Extract every line below, verbatim.
-=-=-
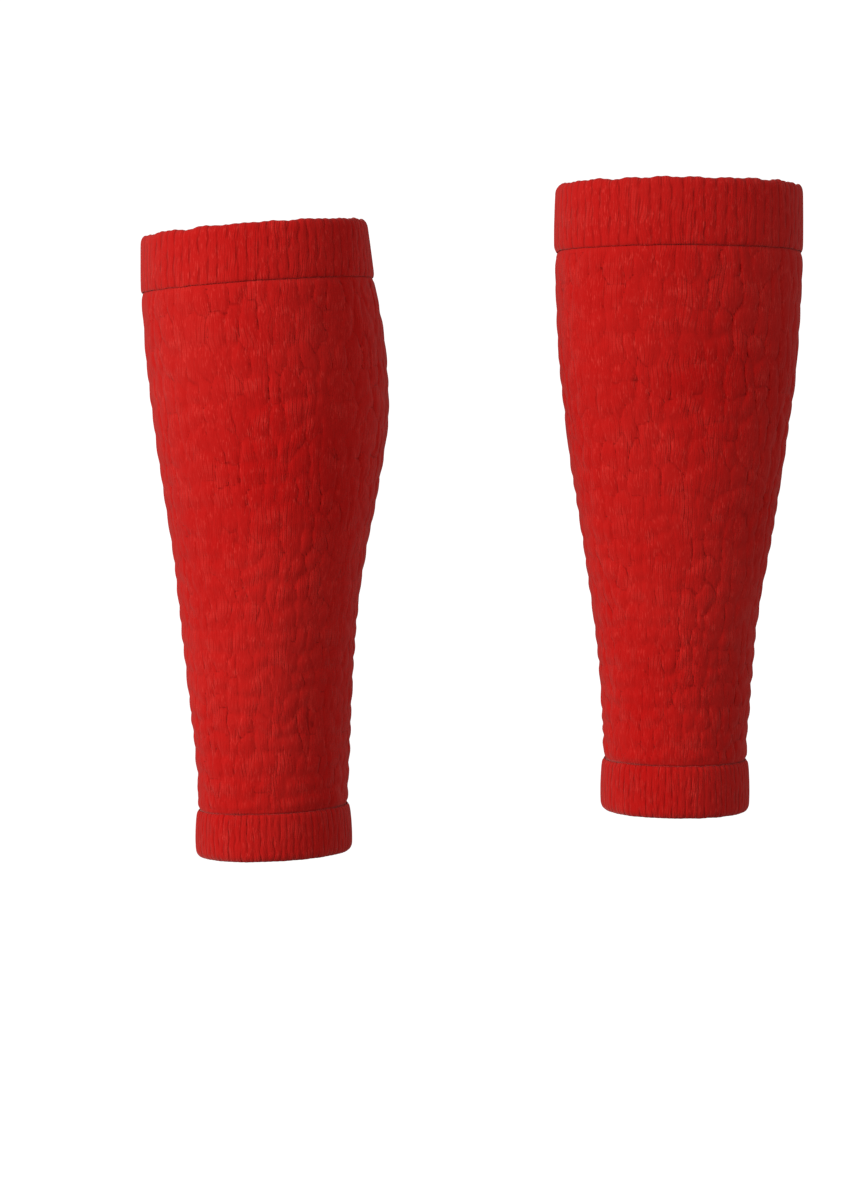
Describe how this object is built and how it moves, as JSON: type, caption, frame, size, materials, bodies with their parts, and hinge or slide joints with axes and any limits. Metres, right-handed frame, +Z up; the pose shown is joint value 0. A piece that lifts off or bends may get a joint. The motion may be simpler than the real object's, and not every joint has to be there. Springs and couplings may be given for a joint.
{
  "type": "pair of leg warmers",
  "caption": "Pair of puffed-knit leg warmers with ribbed top and ankle cuffs, hollow and filled out as worn from below the knee to above the ankle.",
  "frame": {"origin": "midway between the centres of the two top openings, at the height where the legs hold the pair up", "axes": "+Z up, +X across the pair towards the wearer's left, +Y towards the calf of the left warmer, whose toes point to -Y"},
  "size_m": [0.2851, 0.1136, 0.2913],
  "materials": {
    "puffed_knit": "matte red knit of stretchy yarn, puffed between its stitches",
    "rib_knit": "matte red one-by-one rib, folded double, with a faint fuzz"
  },
  "bodies": {
    "root": {"right_top_cuff": "rib_knit", "right_leg_tube": "puffed_knit", "right_ankle_cuff": "rib_knit", "left_top_cuff": "rib_knit", "left_leg_tube": "puffed_knit", "left_ankle_cuff": "rib_knit"}
  },
  "joints": []
}
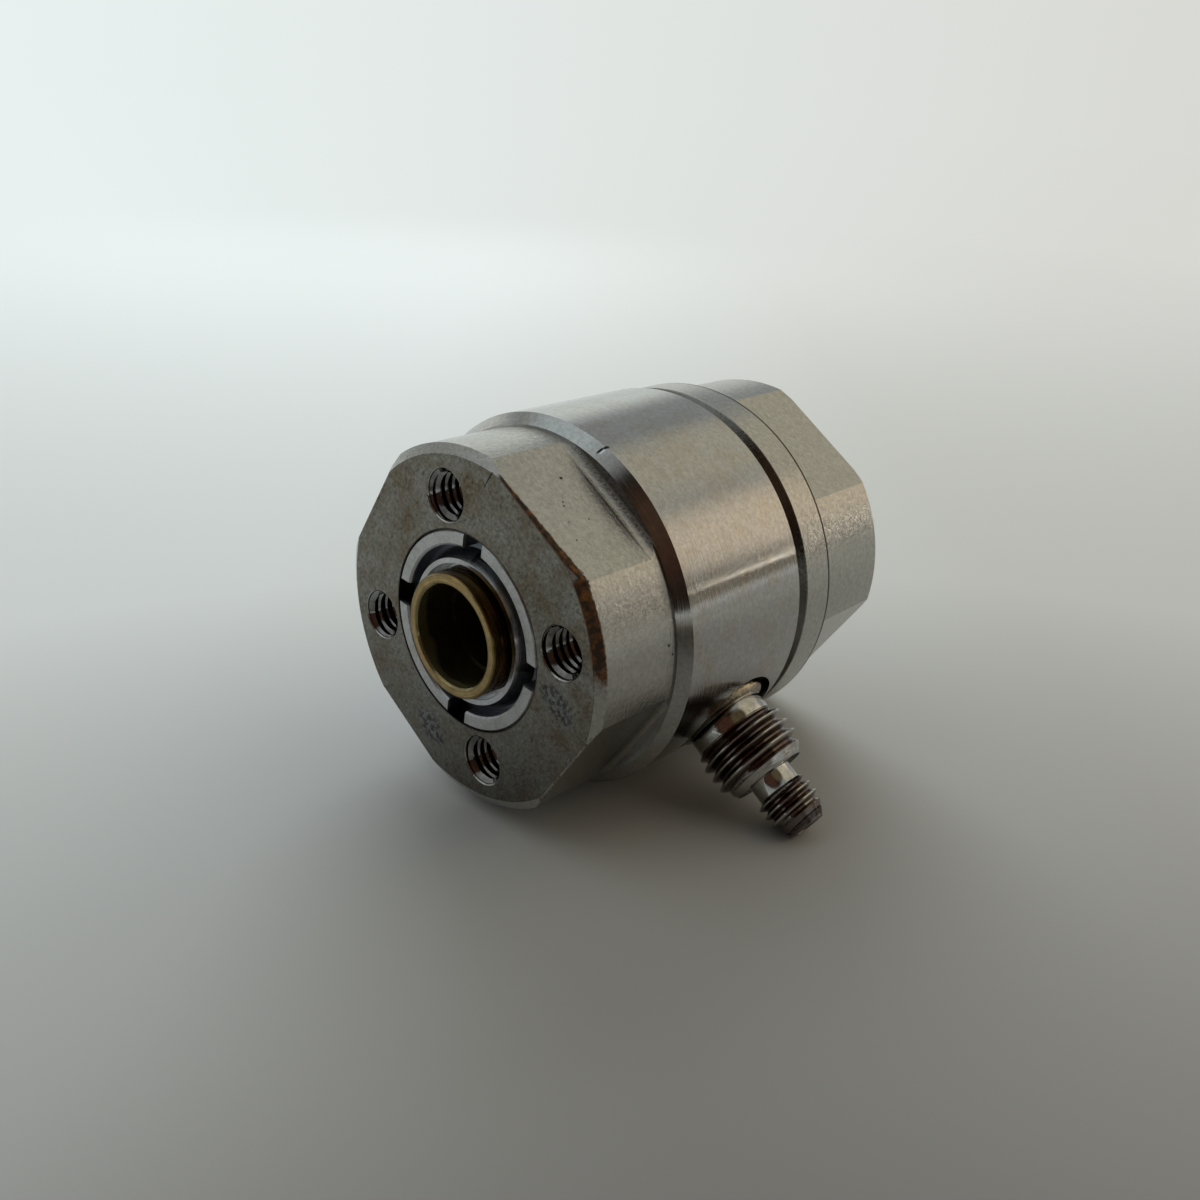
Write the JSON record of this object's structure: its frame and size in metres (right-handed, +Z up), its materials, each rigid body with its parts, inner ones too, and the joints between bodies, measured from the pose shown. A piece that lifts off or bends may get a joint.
-=-=-
Correct result —
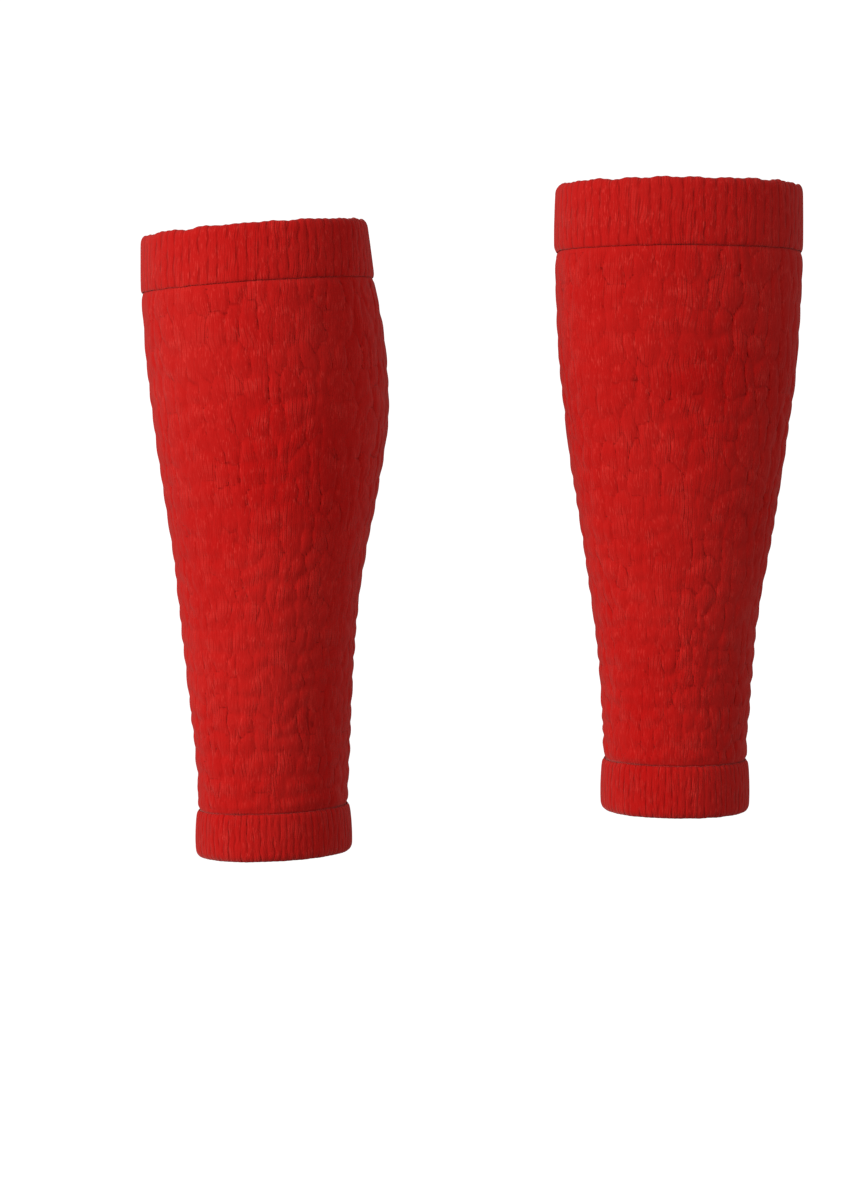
Describe how this object is built and how it moves, as JSON: type, caption, frame, size, materials, bodies with their parts, and hinge or slide joints with axes and any limits. Metres, right-handed frame, +Z up; the pose shown is joint value 0. A piece that lifts off or bends may get a joint. The motion may be simpler than the real object's, and not every joint has to be there. Springs and couplings may be given for a joint.
{
  "type": "pair of leg warmers",
  "caption": "Pair of puffed-knit leg warmers with ribbed top and ankle cuffs, hollow and filled out as worn from below the knee to above the ankle.",
  "frame": {"origin": "midway between the centres of the two top openings, at the height where the legs hold the pair up", "axes": "+Z up, +X across the pair towards the wearer's left, +Y towards the calf of the left warmer, whose toes point to -Y"},
  "size_m": [0.2851, 0.1136, 0.2913],
  "materials": {
    "puffed_knit": "matte red knit of stretchy yarn, puffed between its stitches",
    "rib_knit": "matte red one-by-one rib, folded double, with a faint fuzz"
  },
  "bodies": {
    "root": {"right_top_cuff": "rib_knit", "right_leg_tube": "puffed_knit", "right_ankle_cuff": "rib_knit", "left_top_cuff": "rib_knit", "left_leg_tube": "puffed_knit", "left_ankle_cuff": "rib_knit"}
  },
  "joints": []
}
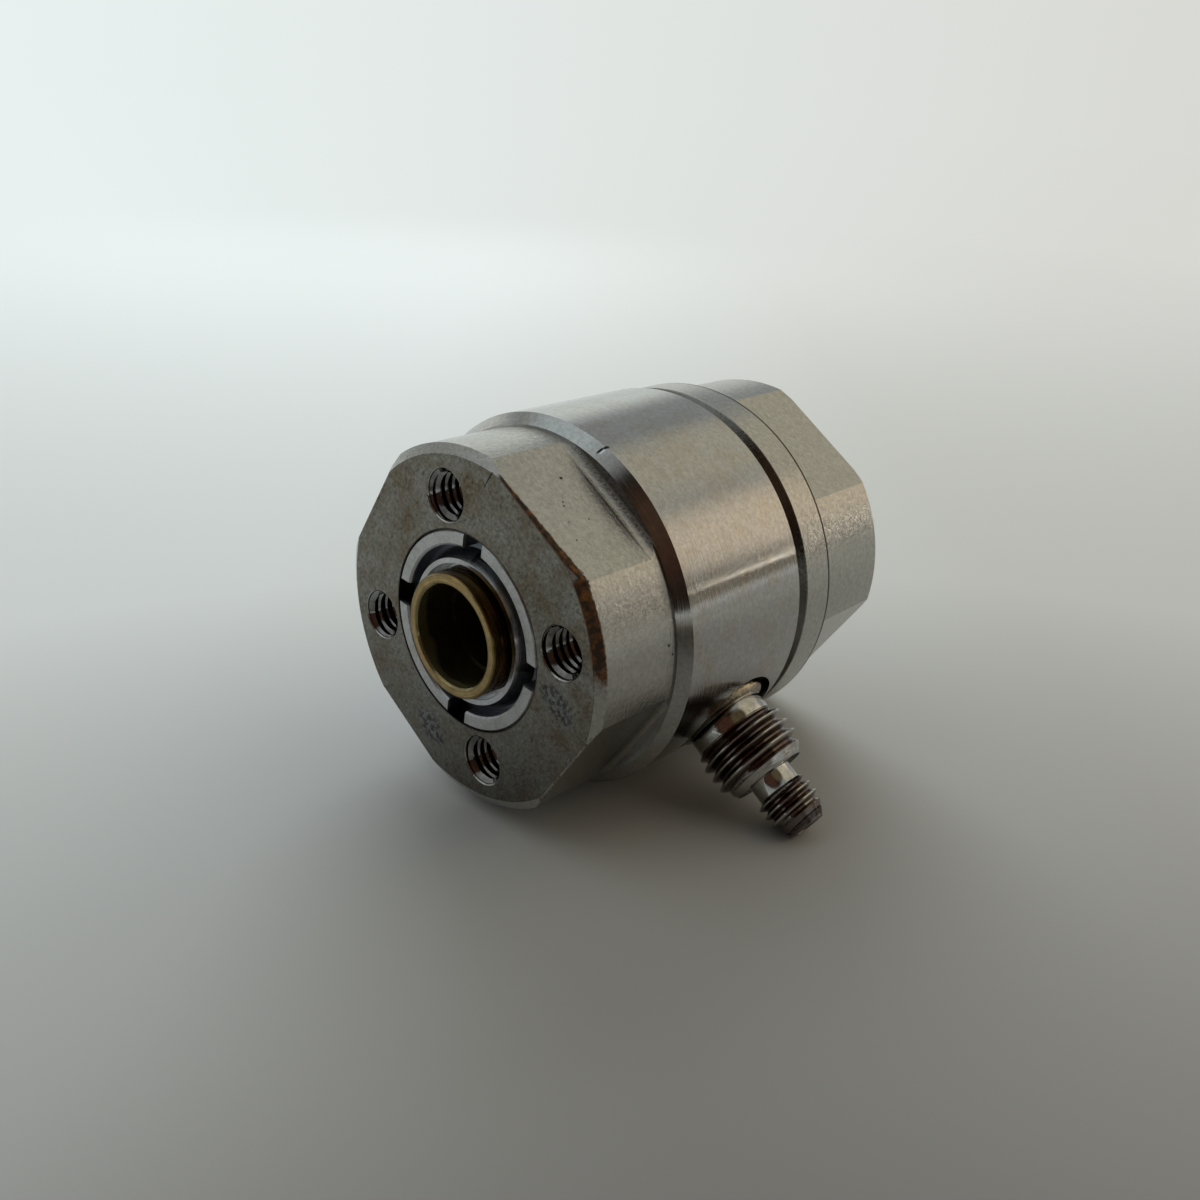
Write the JSON record of this object's structure: its frame and size in metres (right-handed, +Z up), its materials, each rigid body with its parts, inner ones too, and the joints between bodies, measured from the pose shown. A piece that lifts off or bends may get a joint.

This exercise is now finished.